Stephen Sondheim attended and, without being asked, sent the producing organization a nice check; with being asked, he sent me a helpful and encouraging letter.
This inspired us to try something new and innovative, an overtly feminist musical developed through rap sessions, a la A Chorus Line, and also improvisations. I learned a lot, but, after many attempts and two utterly different librettists, could never get The Company of Women to a producer willing to put a celebration of female friendships on stage.
Many songs from that score found their way into subsequent trunk song revues: Spilt Milk, Lunatics & Lovers, and Things We Do For Love. An opera-for-kids entrepreneur saw the first of these and commissioned The Pirate Captains, inspired by actual female pirates, and it played for years.
My next two shows were also work-for-hire. Industrials are intended to be seen by specific folks in a business context – people who’ll get the jokes. For years, this was how Jason Robert Brown earned most of his income. But you haven’t heard those songs, or mine, because the material is owned by the clients.
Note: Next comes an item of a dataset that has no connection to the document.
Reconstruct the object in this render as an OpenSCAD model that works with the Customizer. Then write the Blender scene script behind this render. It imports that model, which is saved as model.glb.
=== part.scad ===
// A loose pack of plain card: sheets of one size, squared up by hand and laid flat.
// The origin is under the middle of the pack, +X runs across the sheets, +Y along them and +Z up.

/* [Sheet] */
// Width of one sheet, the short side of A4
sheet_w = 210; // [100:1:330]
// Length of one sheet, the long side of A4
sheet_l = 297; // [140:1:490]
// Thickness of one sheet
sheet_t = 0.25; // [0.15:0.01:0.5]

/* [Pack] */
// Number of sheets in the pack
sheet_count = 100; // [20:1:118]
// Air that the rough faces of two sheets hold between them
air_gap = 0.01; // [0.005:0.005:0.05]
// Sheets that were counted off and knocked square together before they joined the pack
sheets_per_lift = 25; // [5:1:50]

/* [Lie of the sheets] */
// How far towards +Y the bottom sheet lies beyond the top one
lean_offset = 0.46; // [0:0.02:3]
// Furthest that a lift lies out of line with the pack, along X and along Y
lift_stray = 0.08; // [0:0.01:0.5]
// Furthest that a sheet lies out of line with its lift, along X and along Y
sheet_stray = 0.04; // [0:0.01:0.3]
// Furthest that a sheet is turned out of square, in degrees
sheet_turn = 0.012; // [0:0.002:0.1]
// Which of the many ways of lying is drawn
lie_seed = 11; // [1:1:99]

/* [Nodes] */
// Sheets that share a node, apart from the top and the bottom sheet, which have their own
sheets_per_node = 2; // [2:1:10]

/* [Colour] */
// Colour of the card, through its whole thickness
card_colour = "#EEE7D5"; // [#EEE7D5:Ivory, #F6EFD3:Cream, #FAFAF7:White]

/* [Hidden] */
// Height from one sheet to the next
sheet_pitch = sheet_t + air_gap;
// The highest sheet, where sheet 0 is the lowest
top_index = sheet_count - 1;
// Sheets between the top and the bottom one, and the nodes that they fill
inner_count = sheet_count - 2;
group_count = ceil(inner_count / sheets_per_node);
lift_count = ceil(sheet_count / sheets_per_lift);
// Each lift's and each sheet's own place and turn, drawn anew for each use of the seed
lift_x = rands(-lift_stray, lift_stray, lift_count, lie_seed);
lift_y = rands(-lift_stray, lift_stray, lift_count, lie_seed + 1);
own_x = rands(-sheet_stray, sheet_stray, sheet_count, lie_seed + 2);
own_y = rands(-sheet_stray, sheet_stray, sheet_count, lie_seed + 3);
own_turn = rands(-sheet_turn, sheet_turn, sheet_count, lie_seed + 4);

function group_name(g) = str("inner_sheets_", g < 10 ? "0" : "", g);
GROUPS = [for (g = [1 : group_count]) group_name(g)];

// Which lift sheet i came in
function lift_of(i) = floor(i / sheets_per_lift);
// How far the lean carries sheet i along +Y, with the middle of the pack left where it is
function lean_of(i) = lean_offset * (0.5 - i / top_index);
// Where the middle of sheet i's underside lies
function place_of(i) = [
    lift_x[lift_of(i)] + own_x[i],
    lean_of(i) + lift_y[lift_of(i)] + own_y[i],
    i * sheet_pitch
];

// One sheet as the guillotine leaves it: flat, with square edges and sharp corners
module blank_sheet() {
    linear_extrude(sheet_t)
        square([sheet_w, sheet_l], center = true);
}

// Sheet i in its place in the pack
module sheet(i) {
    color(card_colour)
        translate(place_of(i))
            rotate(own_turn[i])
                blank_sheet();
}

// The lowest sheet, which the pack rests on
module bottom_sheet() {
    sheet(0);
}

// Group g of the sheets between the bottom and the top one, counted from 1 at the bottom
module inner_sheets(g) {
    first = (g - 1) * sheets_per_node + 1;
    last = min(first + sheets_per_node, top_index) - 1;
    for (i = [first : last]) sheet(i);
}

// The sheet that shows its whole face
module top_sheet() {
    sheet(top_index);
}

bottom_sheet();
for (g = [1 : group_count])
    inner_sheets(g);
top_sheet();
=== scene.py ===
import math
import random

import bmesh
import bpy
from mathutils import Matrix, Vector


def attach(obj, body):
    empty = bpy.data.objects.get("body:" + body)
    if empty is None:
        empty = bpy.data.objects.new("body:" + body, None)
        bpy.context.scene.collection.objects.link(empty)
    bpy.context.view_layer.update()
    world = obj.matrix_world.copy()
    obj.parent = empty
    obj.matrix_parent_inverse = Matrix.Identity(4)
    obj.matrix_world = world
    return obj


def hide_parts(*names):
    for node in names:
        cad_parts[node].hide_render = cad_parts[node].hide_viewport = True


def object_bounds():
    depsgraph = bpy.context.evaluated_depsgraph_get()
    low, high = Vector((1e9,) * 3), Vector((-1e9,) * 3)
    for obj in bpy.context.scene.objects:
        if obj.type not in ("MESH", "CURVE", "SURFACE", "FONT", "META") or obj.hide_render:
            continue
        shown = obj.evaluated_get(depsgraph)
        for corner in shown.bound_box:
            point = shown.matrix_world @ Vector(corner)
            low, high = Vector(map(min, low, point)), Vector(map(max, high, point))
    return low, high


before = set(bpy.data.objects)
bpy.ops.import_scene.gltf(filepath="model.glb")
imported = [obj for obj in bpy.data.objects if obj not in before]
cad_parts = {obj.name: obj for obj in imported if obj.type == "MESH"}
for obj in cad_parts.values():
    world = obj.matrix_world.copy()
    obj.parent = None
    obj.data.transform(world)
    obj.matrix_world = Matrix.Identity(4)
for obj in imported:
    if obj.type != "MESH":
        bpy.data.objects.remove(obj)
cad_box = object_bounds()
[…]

An exceptionally funny fellow, the same age as me, proposed we write a musical because we were both turning 40. Now, by this point, I’d written a number of shows, but never a purely humorous book musical in the tradition of my favorite, How To Succeed In Business Without Really Trying. Area 51 was my opportunity to write the sort of big production numbers and hysterical comedy songs that hadn’t been seen in many an overly serious season. We knew a lot of clowns from New York’s improv community, and festooned many of the roles with things we knew they’d do well. In that sense, Area 51 revived the tradition of 1960s star vehicles (like Once Upon a Mattress and Little Me) where creators came up with wacky stuff with an awareness of the zaniness of well-loved wags. As I fashioned 18 varied and guffaw-producing numbers, I was collaborating with crazy quipsters I knew and loved. So turning 40 was the epitome of fun.
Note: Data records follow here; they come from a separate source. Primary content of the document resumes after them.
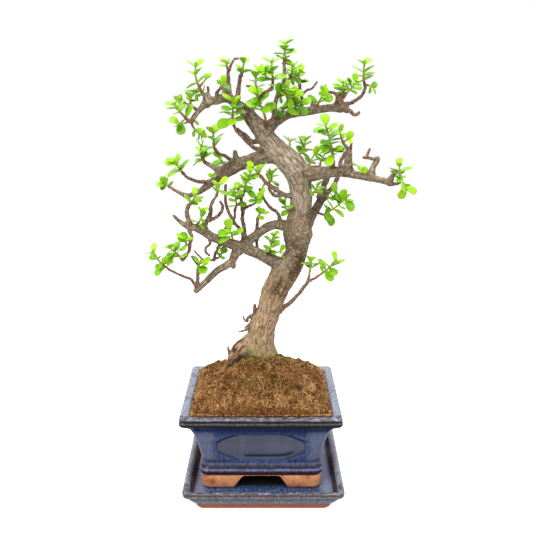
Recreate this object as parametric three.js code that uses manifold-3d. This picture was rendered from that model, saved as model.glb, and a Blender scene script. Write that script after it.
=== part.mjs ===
// Potted dwarf jade bonsai: glazed pot and saucer, soil mound, woody tree and leafy sprays.
// Millimetres, +Z up, the front of the pot faces -Y, origin under the saucer's centre on the table.

import * as THREE from 'three';
import { mergeVertices } from 'three/addons/utils/BufferGeometryUtils.js';
import Module from 'manifold-3d';

const wasm = await Module();
wasm.setup();

// Driving dimensions
const gap = 0.3; // clearance between pieces that touch
const tableZ = 0;
const sideStep = 18; // half depth is half width less this, on pot and saucer alike

const saucerRimHalf = 83.5;
const saucerBaseHalf = 69;
const saucerBaseHeight = 5;
const saucerFloorZ = 15.2;
const saucerRimZ = 26;
const saucerLip = 5;
const saucerFloorHalf = 72;

const potShiftX = -2.5; // the pot stands a little off the saucer's centre
const potShiftY = 5;
const footBottomZ = saucerFloorZ + gap;
const footTopZ = 32;
const footHalf = 63.5;
const footWall = 11;
const archWidthBottom = 59;
const archWidthTop = 38;
const sideArchWidthBottom = 38;
const sideArchWidthTop = 24;
const potFloorZ = 36;
const beadZ = 37.5;
const beadHalf = 65;
const waistZ = 44.5;
const waistHalf = 61.8;
const rimUnderZ = 99.8;
const rimTopZ = 106;
const rimHalf = 82;
const rimWidth = 10;
const potWall = 6.5;
const panelMidZ = 66.5;
const panelHalfHeight = 17;
const panelHalfWidth = 46;
const sidePanelHalfWidth = 28;
const panelDepth = 1.2;
const panelLean = 13; // degrees that the wall leans out
const drainX = 30;
const drainRadius = 7;

const screenSize = 24;
const screenThickness = 1.2;
const screenBar = 1.6;
const screenHoles = 2;

const soilRimZ = 105; // soil level where it meets the pot's wall
const soilCrownRise = 41;
const soilRelief = 1.6;
const soilCorner = 8; // how square the mound is, seen from above
const soilSlope = 0.8; // 1 is a round dome, less is fuller

const leafThickness = 1.5;
const woodTolerance = 0.8; // how far a tube may leave the points it is drawn through
const stemTolerance = 0.3;
const stemSides = 3;
const woodClearance = 0.42; // how much wider the wood is where it is cut out of its neighbours

// The photograph was read on an upright plane through the trunk, from this viewing point
const viewX = 3.2;
const viewY = -611;
const viewZ = 424;
const readingY = 15;

// Solids from closed meshes, and back
function toSolid(geometry) {
  const bare = geometry.clone();
  bare.deleteAttribute('normal');
  bare.deleteAttribute('uv');
  const merged = mergeVertices(bare, 1e-4);
  return new wasm.Manifold(new wasm.Mesh({
    numProp: 3,
    vertProperties: new Float32Array(merged.attributes.position.array),
    triVerts: new Uint32Array(merged.index.array),
  }));
}

function toGeometry(solid) {
  const mesh = solid.getMesh();
  const geometry = new THREE.BufferGeometry();
  const corners = new Float32Array(mesh.numVert * 3);
  for (let i = 0; i < mesh.numVert; i += 1) {
    corners.set(mesh.vertProperties.subarray(i * mesh.numProp, i * mesh.numProp + 3), i * 3);
  }
  geometry.setAttribute('position', new THREE.BufferAttribute(corners, 3));
  geometry.setIndex(Array.from(mesh.triVerts));
  geometry.computeVertexNormals();
  return geometry;
}

function joinAll(solids) {
  return solids.reduce((whole, next) => whole.add(next));
}

function largestBody(solid) {
  const bodies = solid.decompose();
  bodies.sort((a, b) => b.volume() - a.volume());
  return bodies[0];
}

function seededRandom(seed) {
  let state = seed >>> 0;
  return () => {
    state = (state + 0x6d2b79f5) >>> 0;
    let t = state;
    t = Math.imul(t ^ (t >>> 15), t | 1);
    t ^= t + Math.imul(t ^ (t >>> 7), t | 61);
    return ((t ^ (t >>> 14)) >>> 0) / 4294967296;
  };
}

// A closed skin over rings of points, each ring counter-clockwise seen from its far end
function loftRings(rings) {
  const count = rings[0].length;
  const positions = [];
  const index = [];
  for (const ring of rings) {
    for (const point of ring) positions.push(point.x, point.y, point.z);
  }
  for (let k = 0; k + 1 < rings.length; k += 1) {
    for (let i = 0; i < count; i += 1) {
      const a = k * count + i;
      const b = k * count + ((i + 1) % count);
      index.push(a, b, b + count, a, b + count, a + count);
    }
  }
  const capCentre = (ring) => {
    const middle = new THREE.Vector3();
    for (const point of ring) middle.add(point);
    middle.divideScalar(count);
    positions.push(middle.x, middle.y, middle.z);
    return positions.length / 3 - 1;
  };
  const first = capCentre(rings[0]);
  const last = capCentre(rings[rings.length - 1]);
  const top = (rings.length - 1) * count;
  for (let i = 0; i < count; i += 1) {
    const j = (i + 1) % count;
    index.push(first, j, i);
    index.push(last, top + i, top + j);
  }
  const geometry = new THREE.BufferGeometry();
  geometry.setAttribute('position', new THREE.Float32BufferAttribute(positions, 3));
  geometry.setIndex(index);
  return geometry;
}

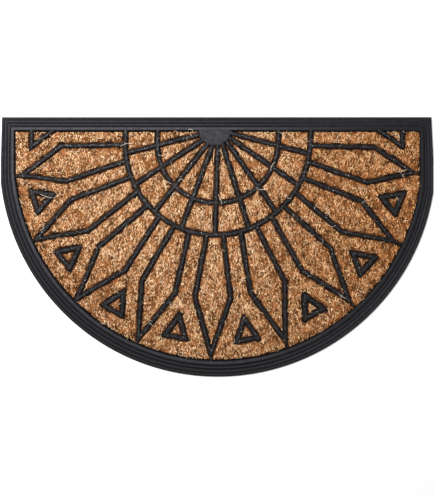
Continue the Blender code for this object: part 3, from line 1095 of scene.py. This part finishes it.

“The people up on stage with me feel like a friendly family,” I once wrote.
But what if everybody involved in your musical was literally friends and family, including the audience? Seems like the wildest of fantasies, but – you could read about it in the Times – fantasies come true. Our Wedding – The Musical! involved writing for specific people again, but this time it was my mother, my mother-in-law, my father, my father-in-law, my sister, my 4-year-old niece and a bunch of our talented professional performing friends, one of whom has the credentials to matrimonify. (Sorry, another word from Gilbert & Sullivan snuck in there.)
Many years ago, some musical theatre experts used an intriguing phrase, “serious musical comedy” to describe basically tragic stories leavened with a whole heap of humor, such as Cabaret, Gypsy and Fiddler on the Roof. Creating one seemed a worthy challenge, unlike anything I’d done before, and I had a subject in mind. The McCarthy-era blacklisting affected the lives of many truly entertaining people, and there’d never been a musical about it. Since television was a brand-new technology, there’d be much mirth in the pressures to put on a live variety show, as well as in the on-air songs and sketches. Such Good Friends, which racked up a number of awards and raves at the New York Musical Theatre Festival, was the culmination of years of research, rewrites, and punch-ups. I got my audience to laugh and cry, tap their toes, and get truly invested in What Will Happen Next.
Thanks for reading this far. I consider it a birthday gift. Discussing eighteen musicals ain’t nothing like being there, in the audience, taking them in as they were meant to be taken in. Let’s hope What Will Happen Next is a production you can catch, somewhere near you.